Closing the Gaps: Single-use Plastic Regulations, Recycling, Recycled Content and Labelling Rules in Canada

  • February 14, 2023
  • Denisa Mertiri, senior associate, and Morgane L. Besner, associate, Borden Ladner Gervais

Faced with the consequences of plastic pollution on the environment and human health, governments across Canada are confronting the challenge by developing strategies to achieve zero plastic waste. The result is a proliferation of regulations by all orders of government with sometimes overlapping measures, as in the case of federal and municipal bans on single-use plastics.  

This bulletin provides an update on the status of single-use plastic regulations and other regulatory measures – including recycling – taken to reduce the impact of plastics in the environment across Canada, and provides an overview of upcoming federal regulations on recycled content and labelling rules for products.
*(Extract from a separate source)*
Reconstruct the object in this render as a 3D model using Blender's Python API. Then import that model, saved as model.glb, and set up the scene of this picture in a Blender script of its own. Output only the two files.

Here’s what you need to know regarding the regulatory landscape of plastics in Canada today:

  • On Dec. 20, 2022, the federal Single-use Plastics Prohibition Regulations (the SUPR) came into force. The regulations will gradually ban a number of single-use plastic (SUP) items starting with a ban on the manufacturing and importing of these items as of Dec. 20, 2022.
  • Provinces regulate the recycling of residential packaging and paper waste through what are known as blue box programs, which are run by municipalities. Most provinces have passed, or are in the process of passing, legislation that makes the producers of plastic packaging fully responsible for both the operation and the financing of these recycling programs.
  • Certain provinces, including Québec, Ontario and B.C., also regulate SUPs through their blue box programs. Producers of SUP items pay fees for SUP items that they introduce into the market. More provinces, including Alberta, are starting to take a similar approach.
  • B.C. is currently consulting on the expansion of its residential blue box program to include industrial, commercial and institutional (IC&I) packaging and paper products.
  • Municipalities, including Vancouver, Montréal, Laval and Calgary, have passed or are in the process of passing local bans on certain SUP items.
  • Future action at the federal level includes recycled content for new plastic items as well as regulations on the use of environmental labels to minimize the practice of greenwashing.